What the researchers found was significant, Hardgrave says. Following the semiannual inventory, the accuracy of the control store’s inventory quickly began to decline, while the two RFID test stores improved upon the accuracy established by the semiannual count.

As a result of the study, Hardgrave notes, researchers determined that not only does RFID raise inventory accuracy, it can actually eliminate the need for the disruptive, expensive and time-consuming annual or semiannual inventory check most retailers conduct to improve inventory accuracy, as well as for reporting to accountants or the IRS.

“Results clearly indicate the improvement in inventory accuracy due to RFID,” Hardgrave states. But the study also found that RFID counts could replace manual, scheduled storewide counts. “What this study shows is there is no need to do those inventory counts,” he says, since RFID can be just as accurate, if not more so.

The study was the third phase of a retail pilot launched by Dillard’s and the University of Arkansas. Phases one and two studied the use of RFID on apparel and footwear in a simulated store. In those first two studies, researchers examined the hardware’s read ranges, read rates and effectiveness (see New Research Papers from the University of Arkansas). The third phase was intended not only to test the technology in a real-world environment, but also to determine the business value of RFID.

The newest study focused on whether the technology could reduce two common challenges for retailers—overstock and understock of inventory. In both cases, whether the store is missing inventory that should be on its shelves, or has more product than it should have, the store suffers expense. According to multiple studies, theft, cashier errors and shipping problems, in addition to counting mistakes, result in inaccurate inventory counts in more than 50 percent of stores.

With the third phase of the pilot—conducted for 10 weeks, on Mondays and Fridays before the stores opened—a third-party inventory-auditing group performed a count of men’s denim jeans at the control and test stores. To accomplish this, the group employed bar-code scanners to read the bar-coded stock-keeping unit (SKU) label attached to each pair of jeans.

The test stores were equipped with fixed Gen 2 UHF interrogators at the dock doors, to read tagged items (each tag transmitted a unique ID number linked to a product SKU and description in the back-end system) as they arrived from the manufacturer. To track potential theft or store associate error, readers were also installed at employee exit doors, as well as at the customer exit door nearest the department in which the jeans were stocked. At the point of sale (POS), tags were removed from the products and discarded, and inventory was tracked based on the SKU sold. The store collected information from each RFID read, in order to know when product arrived, and when it left the site, either by POS data or RFID reads at the exits. Researchers also utilized handheld RFID readers to take inventory of tagged jeans on shelves located on the sales floor at the two test stores. Between 1,100 and 2,000 items were tagged and counted during the study.

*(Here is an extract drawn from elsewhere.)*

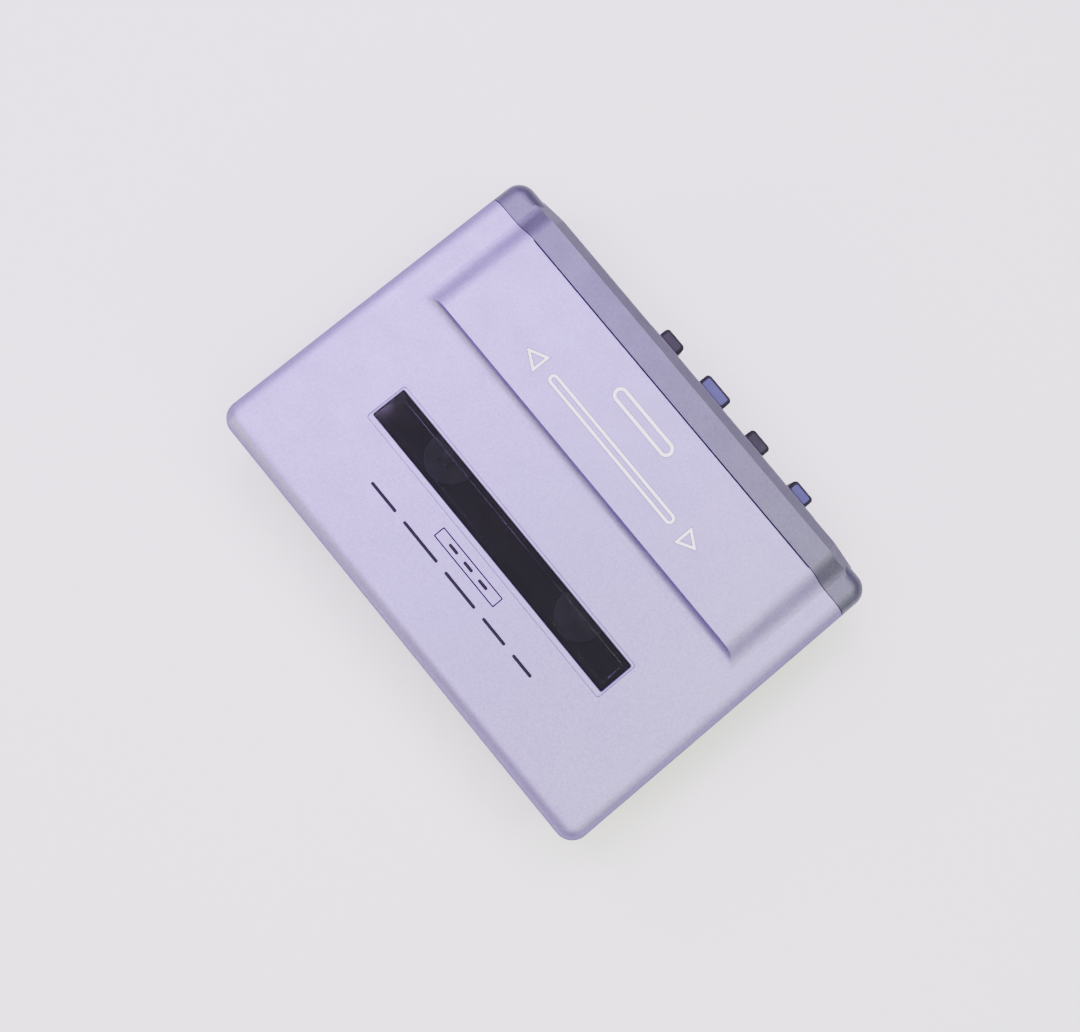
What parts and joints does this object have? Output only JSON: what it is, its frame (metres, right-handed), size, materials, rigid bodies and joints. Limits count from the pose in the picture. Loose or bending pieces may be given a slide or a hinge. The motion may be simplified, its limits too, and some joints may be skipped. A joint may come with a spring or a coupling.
{
  "type": "portable cassette player",
  "caption": "Pocket cassette player with a hinged windowed lid, sprung control keys, belt driven deck, pinch rollers, volume wheel, slide switches and battery door.",
  "frame": {"origin": "middle of the case's back face", "axes": "+X along the long side, +Y from the hinge side to the key side, +Z out of the lid"},
  "size_m": [0.112, 0.0819, 0.03],
  "materials": {
    "lid_paint": "fine metallic paint",
    "strip_paint": "fine metallic paint, darker",
    "case_grey": "satin",
    "window_smoke": "smoked, clear",
    "key_dark": "satin",
    "key_blue": "satin",
    "black_plastic": "satin",
    "frame_plastic": "satin",
    "steel": "bright",
    "spring_steel": "bright",
    "brass": "machined",
    "rubber": "matt",
    "reel_plastic": "smooth",
    "gear_plastic": "smooth",
    "board_green": "coated",
    "chip_black": "moulded",
    "can_aluminium": "drawn",
    "lamp_red": "clear tint"
  },
  "bodies": {
    "case": {"rear_case": "case_grey", "upper_case": "strip_paint", "lid_latch_springs": "spring_steel", "case_screws": "steel", "battery_contact_left": "spring_steel", "battery_contact_right": "spring_steel", "chassis_plate": "steel", "deck_cover": "black_plastic", "deck_screws": "steel", "motor": "steel", "drive_belt": "rubber", "capstan_bushes": "brass", "flywheel_bracket": "steel", "main_board": "board_green", "board_chips": "chip_black", "board_capacitors": "can_aluminium", "volume_control": "black_plastic", "headphone_jack": "black_plastic", "supply_jack": "black_plastic", "mode_switch": "steel", "tape_switch": "steel", "noise_switch": "steel", "lamp": "lamp_red", "rewind_spring": "spring_steel", "play_spring": "spring_steel", "fast_forward_spring": "spring_steel", "stop_spring": "spring_steel"},
    "lid": {"lid_shell": "lid_paint", "lid_window": "window_smoke", "lid_inner_frame": "frame_plastic", "cassette_springs": "spring_steel", "lid_hinge_pins": "steel"},
    "door": {"battery_door": "case_grey"},
    "rewind": {"rewind_key": "key_dark"},
    "play": {"play_key": "key_blue"},
    "fast_forward": {"fast_forward_key": "key_dark"},
    "stop": {"stop_key": "key_blue"},
    "head": {"head_plate": "steel", "tape_head": "steel"},
    "arm_left": {"pinch_arm_left": "steel"},
    "arm_right": {"pinch_arm_right": "steel"},
    "roller_left": {"pinch_roller_left": "rubber"},
    "roller_right": {"pinch_roller_right": "rubber"},
    "drive_left": {"flywheel_left": "brass", "capstan_left": "steel"},
    "drive_right": {"flywheel_right": "brass", "capstan_right": "steel"},
    "motor_shaft": {"motor_pulley": "brass"},
    "reel_left": {"reel_table_left": "reel_plastic", "reel_gear_left": "gear_plastic"},
    "reel_right": {"reel_table_right": "reel_plastic", "reel_gear_right": "gear_plastic"},
    "idler_lever": {"idler_arm": "steel"},
    "idler": {"idler_gear": "gear_plastic"},
    "volume": {"volume_wheel": "black_plastic"},
    "mode": {"mode_knob": "key_dark"},
    "tape": {"tape_knob": "key_dark"},
    "noise": {"noise_knob": "key_dark"}
  },
  "joints": [
    {"name": "lid_hinge", "type": "hinge", "parent": "case", "child": "lid", "pos_m": [0, -0.03705, 0.0185], "axis": [1, 0, 0], "range_deg": [0, 75], "deforming": ["lid_latch_springs"]},
    {"name": "battery_door_hinge", "type": "hinge", "parent": "case", "child": "door", "pos_m": [0, -0.03665, 0.00125], "axis": [-1, 0, 0], "range_deg": [0, 95]},
    {"name": "rewind_press", "type": "slide", "parent": "case", "child": "rewind", "axis": [0, -1, 0], "range_m": [0, 0.0024], "stiffness_N_per_m": 250, "springref_m": -0.0012, "deforming": ["rewind_spring"]},
    {"name": "play_press", "type": "slide", "parent": "case", "child": "play", "axis": [0, -1, 0], "range_m": [0, 0.0024], "stiffness_N_per_m": 250, "springref_m": -0.0012, "deforming": ["play_spring"]},
    {"name": "fast_forward_press", "type": "slide", "parent": "case", "child": "fast_forward", "axis": [0, -1, 0], "range_m": [0, 0.0024], "stiffness_N_per_m": 250, "springref_m": -0.0012, "deforming": ["fast_forward_spring"]},
    {"name": "stop_press", "type": "slide", "parent": "case", "child": "stop", "axis": [0, -1, 0], "range_m": [0, 0.0024], "stiffness_N_per_m": 250, "springref_m": -0.0012, "deforming": ["stop_spring"]},
    {"name": "head_slide", "type": "slide", "parent": "case", "child": "head", "axis": [0, -1, 0], "range_m": [0, 0.0024]},
    {"name": "pinch_right_swing", "type": "hinge", "parent": "case", "child": "arm_right", "pos_m": [0.0118, 0.02745, 0.0165], "axis": [0, 0, 1], "range_deg": [-21.1, 0]},
    {"name": "pinch_left_swing", "type": "hinge", "parent": "case", "child": "arm_left", "pos_m": [-0.0102, 0.02745, 0.0165], "axis": [0, 0, 1], "range_deg": [0, 10.6]},
    {"name": "pinch_right_spin", "type": "hinge", "parent": "arm_right", "child": "roller_right", "pos_m": [0.0238, 0.02975, 0.021], "axis": [0, 0, 1], "continuous": true},
    {"name": "pinch_left_spin", "type": "hinge", "parent": "arm_left", "child": "roller_left", "pos_m": [-0.0222, 0.02975, 0.021], "axis": [0, 0, 1], "continuous": true},
    {"name": "capstan_right_spin", "type": "hinge", "parent": "case", "child": "drive_right", "pos_m": [0.0238, 0.02125, 0.0095], "axis": [0, 0, 1], "continuous": true},
    {"name": "capstan_left_spin", "type": "hinge", "parent": "case", "child": "drive_left", "pos_m": [-0.0222, 0.02125, 0.0095], "axis": [0, 0, 1], "continuous": true},
    {"name": "motor_spin", "type": "hinge", "parent": "case", "child": "motor_shaft", "pos_m": [-0.037, -0.00625, 0.0095], "axis": [0, 0, 1], "continuous": true},
    {"name": "reel_left_spin", "type": "hinge", "parent": "case", "child": "reel_left", "pos_m": [-0.02045, -0.00845, 0.012], "axis": [0, 0, 1], "continuous": true},
    {"name": "reel_right_spin", "type": "hinge", "parent": "case", "child": "reel_right", "pos_m": [0.02205, -0.00845, 0.012], "axis": [0, 0, 1], "continuous": true},
    {"name": "idler_swing", "type": "hinge", "parent": "case", "child": "idler_lever", "pos_m": [0.0008, 0.00625, 0.011], "axis": [0, 0, 1], "range_deg": [-10.5, 10.5]},
    {"name": "idler_spin", "type": "hinge", "parent": "idler_lever", "child": "idler", "pos_m": [0.0008, -0.00525, 0.012], "axis": [0, 0, 1], "continuous": true},
    {"name": "volume_turn", "type": "hinge", "parent": "case", "child": "volume", "pos_m": [0.0483, 0.00275, 0.01], "axis": [0, 0, 1], "range_deg": [0, 280]},
    {"name": "mode_slide", "type": "slide", "parent": "case", "child": "mode", "axis": [0, 1, 0], "range_m": [0, 0.002]},
    {"name": "tape_slide", "type": "slide", "parent": "case", "child": "tape", "axis": [0, 1, 0], "range_m": [0, 0.002]},
    {"name": "noise_slide", "type": "slide", "parent": "case", "child": "noise", "axis": [1, 0, 0], "range_m": [0, 0.002]}
  ],
  "couplings": [
    {"joint": "head_slide", "follows": "play_press", "ratio": 1},
    {"joint": "pinch_right_swing", "follows": "play_press", "rad_per_m": -152.6},
    {"joint": "pinch_left_swing", "follows": "play_press", "rad_per_m": 76.3},
    {"joint": "capstan_left_spin", "follows": "capstan_right_spin", "ratio": -1},
    {"joint": "motor_spin", "follows": "capstan_right_spin", "ratio": 6.234}
  ]
}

Following the first five weeks of the study, all three stores began their scheduled semiannual storewide inventory count. That process, using bar-code scanners and manual counting, took two weeks to complete, after which the study resumed its use of RFID for three more weeks. The project found that the semiannual manual inventory count improved inventory accuracy by 17 percent, and that in the next three weeks, RFID further improved inventory accuracy by approximately another 4 percent in the two test stores, according to reports by the third-party inventory-auditing group. In the control store, however, inventory accuracy improved by 12 percent following the count, then declined by 13 percent in the three weeks following. In other words, the benefits of the manual inventory had been lost within that period of time in the store that did not use radio frequency identification, while in the test stores, RFID improved inventory accuracy.

With RFID, Hardgrave asserts, based on this research, a thorough storewide inventory could be conducted more often than twice annually—perhaps every week—in a matter of minutes using RFID readers. This, he says, would yield the benefits of storewide inventory without requiring the exhaustive process of manual inventory counting by employees, which often takes weeks.

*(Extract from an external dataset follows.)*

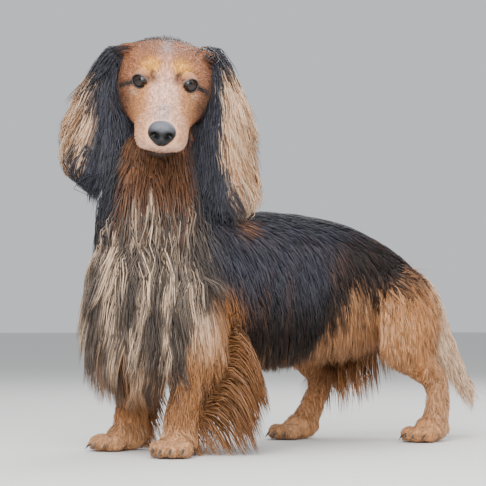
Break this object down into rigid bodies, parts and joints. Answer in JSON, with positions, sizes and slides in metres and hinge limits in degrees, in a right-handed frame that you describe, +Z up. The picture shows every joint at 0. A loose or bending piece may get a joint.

Researchers also tested the accuracy of RFID as a theft-reduction or security device, by imitating a typical shoplifting scenario—such as removing a stack of jeans, placing them under an arm, and running or walking past the reader out the doors. In nearly all cases, the tags were read, while in several instances, when one tagged item was held closely under an arm, the system failed to capture its ID tag.

Hardgrave’s group also analyzed RFID data to provide loss-prevention insight. Because the sales staff had been instructed to remove a pair of jeans’ RFID tag at the point of sale, any tags detected by the interrogators at the employee or customer entrances would serve as an indicator of potential theft or store associate error (that is, a failure to remove the tag). To determine the latter, the researchers examined each RFID read from the employee or customer entrance, then compared that information with POS data. If a match was discovered, the team attributed the read to a worker’s error. If no sale of that product was found, the item was deemed stolen.

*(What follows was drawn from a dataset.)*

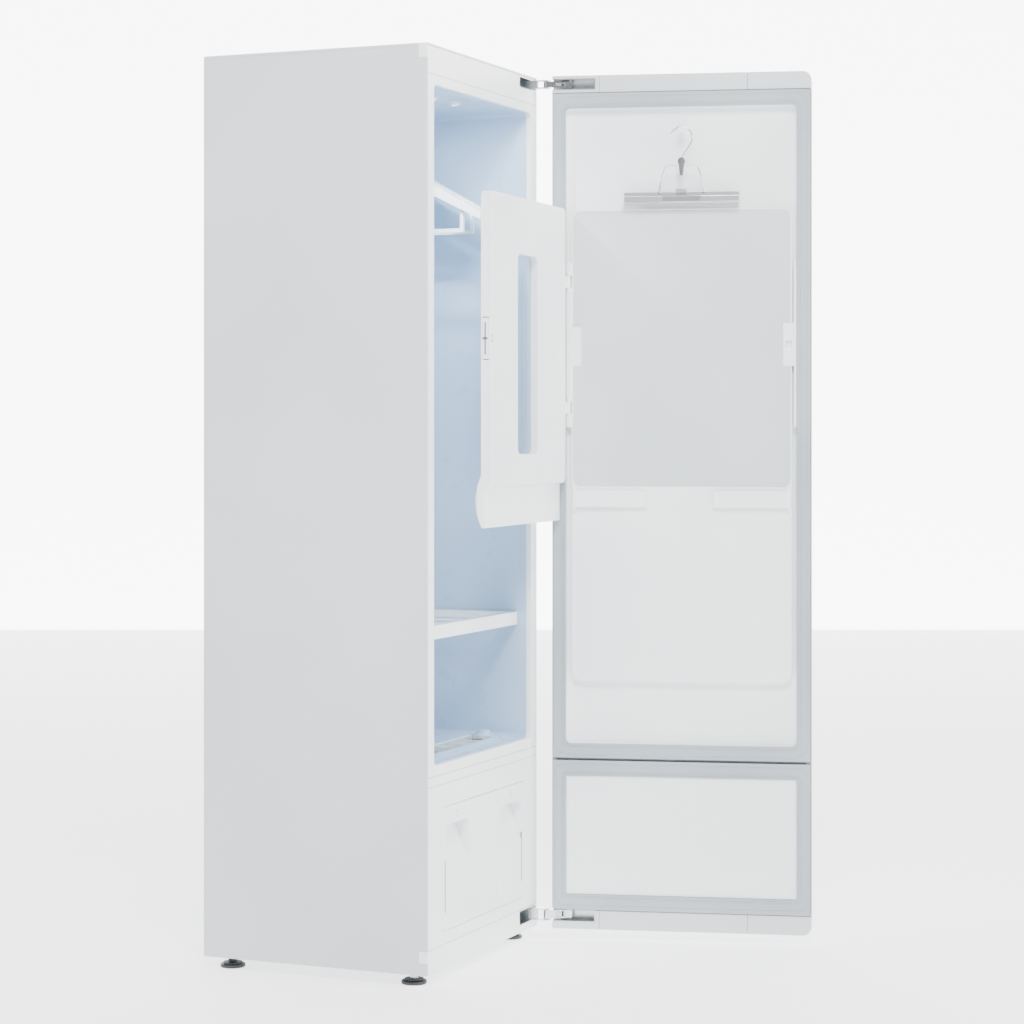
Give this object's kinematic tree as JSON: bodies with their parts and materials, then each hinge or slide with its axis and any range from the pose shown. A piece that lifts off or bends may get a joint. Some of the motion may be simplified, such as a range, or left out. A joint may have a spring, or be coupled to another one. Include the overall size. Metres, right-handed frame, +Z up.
{
  "type": "steam garment-care cabinet with door trouser press",
  "caption": "Tall steam garment cabinet with a hinged door whose inner face carries a folding trouser press, clamp arms and a trouser hanger.",
  "frame": {"origin": "centre of the cabinet's footprint, on the floor", "axes": "+X to the right seen from the front, +Y to the back, +Z up"},
  "size_m": [0.7667, 1.1455, 1.96],
  "materials": {
    "painted_steel": "satin powder coat",
    "white_plastic": "smooth satin",
    "liner_plastic": "satin",
    "zinc_steel": "zinc plated",
    "stainless_steel": "satin",
    "dark_plastic": "fine grain",
    "grey_plastic": "satin",
    "frame_grey": "soft satin",
    "opaque_glass": "back-printed, polished",
    "frosted_plastic": "fine frosted",
    "pressing_face": "smooth satin",
    "window_glass": "clear"
  },
  "bodies": {
    "cabinet": {"side_panel_left": "painted_steel", "side_panel_right": "painted_steel", "top_cover": "white_plastic", "back_panel": "painted_steel", "base_frame": "zinc_steel", "front_rails": "white_plastic", "opening_frame": "white_plastic", "lower_fascia": "white_plastic", "kick_plate": "white_plastic", "corner_caps": "white_plastic", "chamber_liner": "liner_plastic", "sensor_grille": "liner_plastic", "ceiling_lights": "white_plastic", "chamber_tray": "liner_plastic", "compressor": "dark_plastic", "heat_exchangers": "zinc_steel", "blower_housing": "grey_plastic", "steam_generator": "zinc_steel", "water_pump": "dark_plastic", "control_box": "grey_plastic", "power_inlet": "dark_plastic", "hanger_drive": "white_plastic", "tank_bay": "grey_plastic", "cabinet_hinge_boxes": "zinc_steel", "panel_screws": "zinc_steel", "rear_feet": "dark_plastic"},
    "front_foot_left": {"front_foot_left": "dark_plastic"},
    "front_foot_right": {"front_foot_right": "dark_plastic"},
    "hinge_arms": {"hinge_arms": "zinc_steel"},
    "hinge_links": {"hinge_links": "zinc_steel"},
    "door": {"door_glass": "opaque_glass", "door_frame": "frame_grey", "door_liner": "white_plastic", "door_gaskets": "frame_grey", "lower_insert": "frosted_plastic", "door_caps": "white_plastic", "door_hinge_boxes": "zinc_steel", "touch_panel": "dark_plastic", "press_bed": "white_plastic", "press_pad": "pressing_face", "press_side_strips": "white_plastic", "catch_block": "white_plastic", "hanger_hook": "white_plastic"},
    "press_cover": {"press_cover_shell": "white_plastic", "press_cover_plate": "pressing_face", "cover_window": "window_glass"},
    "cover_latch": {"cover_latch": "white_plastic"},
    "trouser_arm_left": {"trouser_arm_left": "white_plastic"},
    "trouser_arm_right": {"trouser_arm_right": "white_plastic"},
    "trouser_hanger": {"trouser_hanger": "grey_plastic"},
    "hanger_jaw": {"hanger_jaw": "grey_plastic"},
    "hanger_lock": {"hanger_lock": "dark_plastic"},
    "hanger_rail": {"hanger_rail": "stainless_steel"},
    "garment_hanger_1": {"garment_hanger_1": "white_plastic"},
    "garment_hanger_2": {"garment_hanger_2": "white_plastic"},
    "tank_left": {"tank_left": "white_plastic"},
    "tank_right": {"tank_right": "white_plastic"},
    "shelf": {"shelf": "white_plastic"},
    "lint_filter": {"lint_filter": "grey_plastic"},
    "blower_wheel": {"blower_wheel": "dark_plastic"}
  },
  "joints": [
    {"name": "door_swing", "type": "hinge", "parent": "cabinet", "child": "door", "pos_m": [0.30123, -0.29608, 0], "axis": [0, 0, 1], "range_deg": [-104.2, 6]},
    {"name": "arm_turn", "type": "hinge", "parent": "cabinet", "child": "hinge_arms", "pos_m": [0.265, -0.252, 0], "axis": [0, 0, 1], "range_deg": [-107, 9]},
    {"name": "link_turn", "type": "hinge", "parent": "hinge_arms", "child": "hinge_links", "pos_m": [0.27191, -0.3, 0], "axis": [0, 0, 1], "range_deg": [-9, 107]},
    {"name": "cover_swing", "type": "hinge", "parent": "door", "child": "press_cover", "pos_m": [0.28741, -0.34778, 0], "axis": [0, 0, 1], "range_deg": [-8, 103]},
    {"name": "latch_press", "type": "slide", "parent": "press_cover", "child": "cover_latch", "axis": [0.9984, 0.0558, 0], "range_m": [0, 0.003], "stiffness_N_per_m": 400},
    {"name": "left_arm_swing", "type": "hinge", "parent": "door", "child": "trouser_arm_left", "pos_m": [0.28237, -0.36453, 1.001], "axis": [0, 0, -1], "range_deg": [0, 90]},
    {"name": "right_arm_swing", "type": "hinge", "parent": "door", "child": "trouser_arm_right", "pos_m": [0.40012, -0.82986, 1.001], "axis": [0, 0, 1], "range_deg": [0, 90]},
    {"name": "hanger_sway", "type": "hinge", "parent": "door", "child": "trouser_hanger", "pos_m": [0.3341, -0.60158, 1.838], "axis": [-0.2453, 0.9694, 0], "range_deg": [0, 30]},
    {"name": "jaw_open", "type": "hinge", "parent": "trouser_hanger", "child": "hanger_jaw", "pos_m": [0.33361, -0.6017, 1.684], "axis": [-0.2453, 0.9694, 0], "range_deg": [0, 25]},
    {"name": "lock_lift", "type": "slide", "parent": "trouser_hanger", "child": "hanger_lock", "axis": [0, 0, 1], "range_m": [0, 0.01]},
    {"name": "rail_shake", "type": "slide", "parent": "cabinet", "child": "hanger_rail", "axis": [1, 0, 0], "range_m": [-0.02, 0.02]},
    {"name": "garment_hanger_1_sway", "type": "hinge", "parent": "hanger_rail", "child": "garment_hanger_1", "pos_m": [0.125, -0.01, 1.815], "axis": [1, 0, 0], "range_deg": [-6, 6]},
    {"name": "garment_hanger_2_sway", "type": "hinge", "parent": "hanger_rail", "child": "garment_hanger_2", "pos_m": [0.178, -0.01, 1.815], "axis": [1, 0, 0], "range_deg": [-6, 6]},
    {"name": "left_tank_pull", "type": "slide", "parent": "cabinet", "child": "tank_left", "axis": [0, -1, 0], "range_m": [0, 0.2]},
    {"name": "right_tank_pull", "type": "slide", "parent": "cabinet", "child": "tank_right", "axis": [0, -1, 0], "range_m": [0, 0.2]},
    {"name": "shelf_pull", "type": "slide", "parent": "cabinet", "child": "shelf", "axis": [0, -1, 0], "range_m": [0, 0.25]},
    {"name": "filter_lift", "type": "slide", "parent": "cabinet", "child": "lint_filter", "axis": [0, 0, 1], "range_m": [0, 0.05]},
    {"name": "blower_spin", "type": "hinge", "parent": "cabinet", "child": "blower_wheel", "pos_m": [0.15, 0.165, 0.33], "axis": [0, -1, 0], "continuous": true},
    {"name": "left_foot_turn", "type": "hinge", "parent": "cabinet", "child": "front_foot_left", "pos_m": [-0.2585, -0.216, 0], "axis": [0, 0, 1], "continuous": true},
    {"name": "right_foot_turn", "type": "hinge", "parent": "cabinet", "child": "front_foot_right", "pos_m": [0.2585, -0.216, 0], "axis": [0, 0, 1], "continuous": true}
  ],
  "couplings": [
    {"joint": "arm_turn", "follows": "door_swing", "ratio": 1},
    {"joint": "link_turn", "follows": "door_swing", "ratio": -1},
    {"joint": "cover_swing", "follows": "door_swing", "ratio": -0.96929}
  ]
}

Over the course of the study, more than $3,500 in merchandise was assumed stolen based on the above approach. Dillard’s could then use the resulting data to determine the quantity of items stolen, as well as the time and place (the employee or customer entrance). The retailer could then utilize this information to institute appropriate loss-prevention methods and adjust the inventory count accordingly—and, if necessary, order additional merchandise to replace the stolen goods.

Dillard’s did not respond to a request for comments regarding the study, though the retailer, as well as the University of Arkansas, “will be aggregating these results for an overall picture,” Hardgrave says. “We know we’ve seen solid results.”